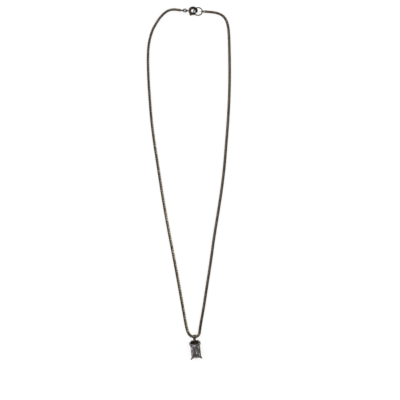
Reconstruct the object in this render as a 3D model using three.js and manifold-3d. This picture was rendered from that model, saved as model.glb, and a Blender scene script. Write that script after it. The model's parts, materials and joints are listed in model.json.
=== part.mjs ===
---
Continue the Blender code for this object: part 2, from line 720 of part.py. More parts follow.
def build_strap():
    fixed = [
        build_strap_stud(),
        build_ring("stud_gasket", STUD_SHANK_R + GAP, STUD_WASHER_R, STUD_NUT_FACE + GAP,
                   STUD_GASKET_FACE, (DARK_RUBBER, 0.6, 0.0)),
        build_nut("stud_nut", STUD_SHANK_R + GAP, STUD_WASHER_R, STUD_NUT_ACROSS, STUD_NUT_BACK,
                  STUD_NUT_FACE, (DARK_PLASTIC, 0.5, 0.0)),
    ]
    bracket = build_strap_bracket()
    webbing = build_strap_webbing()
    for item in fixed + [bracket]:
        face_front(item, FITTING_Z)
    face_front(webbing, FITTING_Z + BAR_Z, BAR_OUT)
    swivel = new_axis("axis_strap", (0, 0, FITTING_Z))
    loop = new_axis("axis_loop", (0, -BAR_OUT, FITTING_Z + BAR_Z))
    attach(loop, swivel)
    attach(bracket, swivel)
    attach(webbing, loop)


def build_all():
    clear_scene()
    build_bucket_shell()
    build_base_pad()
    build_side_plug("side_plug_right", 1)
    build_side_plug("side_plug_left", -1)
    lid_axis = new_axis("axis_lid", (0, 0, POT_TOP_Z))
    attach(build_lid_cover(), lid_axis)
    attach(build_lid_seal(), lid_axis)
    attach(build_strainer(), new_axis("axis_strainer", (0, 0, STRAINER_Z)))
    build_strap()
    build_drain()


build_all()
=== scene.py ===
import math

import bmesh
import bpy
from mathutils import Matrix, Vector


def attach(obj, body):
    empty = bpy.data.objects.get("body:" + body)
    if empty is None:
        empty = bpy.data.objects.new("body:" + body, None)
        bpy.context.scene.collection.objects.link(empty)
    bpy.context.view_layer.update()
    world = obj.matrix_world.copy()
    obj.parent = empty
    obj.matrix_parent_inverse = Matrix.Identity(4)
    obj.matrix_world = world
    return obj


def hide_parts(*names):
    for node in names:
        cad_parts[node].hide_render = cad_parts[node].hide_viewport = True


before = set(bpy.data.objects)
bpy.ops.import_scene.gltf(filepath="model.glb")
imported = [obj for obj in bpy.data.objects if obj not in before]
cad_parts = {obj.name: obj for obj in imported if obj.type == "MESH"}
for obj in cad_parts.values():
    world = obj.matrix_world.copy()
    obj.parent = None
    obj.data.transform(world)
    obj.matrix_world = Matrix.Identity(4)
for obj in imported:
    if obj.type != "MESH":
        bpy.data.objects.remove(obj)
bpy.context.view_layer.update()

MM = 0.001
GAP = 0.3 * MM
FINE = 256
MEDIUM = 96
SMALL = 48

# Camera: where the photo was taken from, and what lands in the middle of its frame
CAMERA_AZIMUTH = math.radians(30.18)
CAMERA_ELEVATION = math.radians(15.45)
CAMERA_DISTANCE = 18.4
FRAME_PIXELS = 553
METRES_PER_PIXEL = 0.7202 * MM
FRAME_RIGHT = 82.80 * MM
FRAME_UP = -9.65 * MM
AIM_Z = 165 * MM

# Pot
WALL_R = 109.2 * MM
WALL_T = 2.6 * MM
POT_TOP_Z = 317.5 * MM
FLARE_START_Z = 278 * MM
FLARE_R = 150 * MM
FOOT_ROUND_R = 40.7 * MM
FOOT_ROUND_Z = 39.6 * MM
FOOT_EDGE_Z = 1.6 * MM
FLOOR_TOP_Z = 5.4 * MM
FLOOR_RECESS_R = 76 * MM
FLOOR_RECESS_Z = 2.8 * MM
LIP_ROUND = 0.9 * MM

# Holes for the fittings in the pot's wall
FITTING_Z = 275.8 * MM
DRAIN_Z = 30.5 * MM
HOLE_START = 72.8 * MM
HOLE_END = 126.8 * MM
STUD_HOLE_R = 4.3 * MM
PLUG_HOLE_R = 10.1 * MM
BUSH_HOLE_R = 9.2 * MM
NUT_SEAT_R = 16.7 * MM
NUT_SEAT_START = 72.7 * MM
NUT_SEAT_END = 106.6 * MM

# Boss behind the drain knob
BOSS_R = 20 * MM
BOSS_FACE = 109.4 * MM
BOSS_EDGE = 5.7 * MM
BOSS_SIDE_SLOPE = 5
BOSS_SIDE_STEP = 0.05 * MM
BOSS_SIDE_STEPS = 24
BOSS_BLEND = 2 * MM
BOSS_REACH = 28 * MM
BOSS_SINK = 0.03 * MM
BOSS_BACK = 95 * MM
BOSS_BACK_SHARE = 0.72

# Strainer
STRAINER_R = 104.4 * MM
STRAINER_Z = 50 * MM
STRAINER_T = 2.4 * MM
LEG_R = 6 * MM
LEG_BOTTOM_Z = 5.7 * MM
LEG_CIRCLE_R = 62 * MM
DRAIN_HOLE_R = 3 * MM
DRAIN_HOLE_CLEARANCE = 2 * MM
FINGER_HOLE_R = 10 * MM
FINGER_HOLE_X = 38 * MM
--
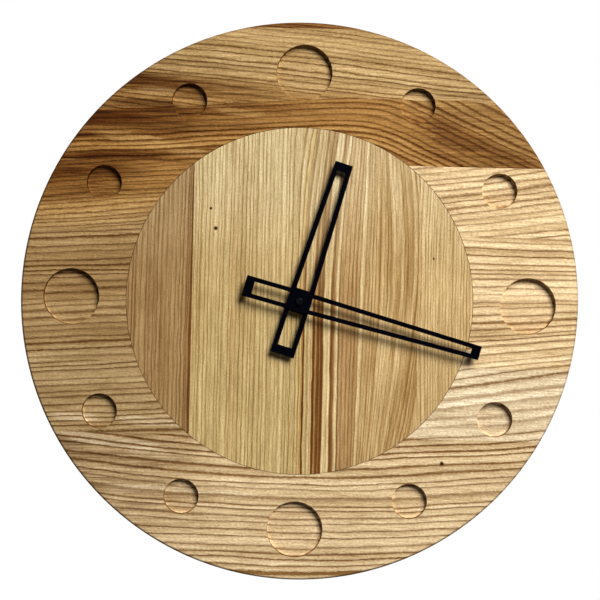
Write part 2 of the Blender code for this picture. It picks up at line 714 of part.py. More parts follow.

_WORK TO DO_.
Within the listing above, give again exactly every line from the line with "build_bucket_shell()" through the line with "bpy.context.scene.collection.objects.link(empty)", both included, and no other line.

_EXERCISE ANSWER_.
    build_bucket_shell()
    build_base_pad()
    build_side_plug("side_plug_right", 1)
    build_side_plug("side_plug_left", -1)
    lid_axis = new_axis("axis_lid", (0, 0, POT_TOP_Z))
    attach(build_lid_cover(), lid_axis)
    attach(build_lid_seal(), lid_axis)
    attach(build_strainer(), new_axis("axis_strainer", (0, 0, STRAINER_Z)))
    build_strap()
    build_drain()


build_all()
=== scene.py ===
import math

import bmesh
import bpy
from mathutils import Matrix, Vector


def attach(obj, body):
    empty = bpy.data.objects.get("body:" + body)
    if empty is None:
        empty = bpy.data.objects.new("body:" + body, None)
        bpy.context.scene.collection.objects.link(empty)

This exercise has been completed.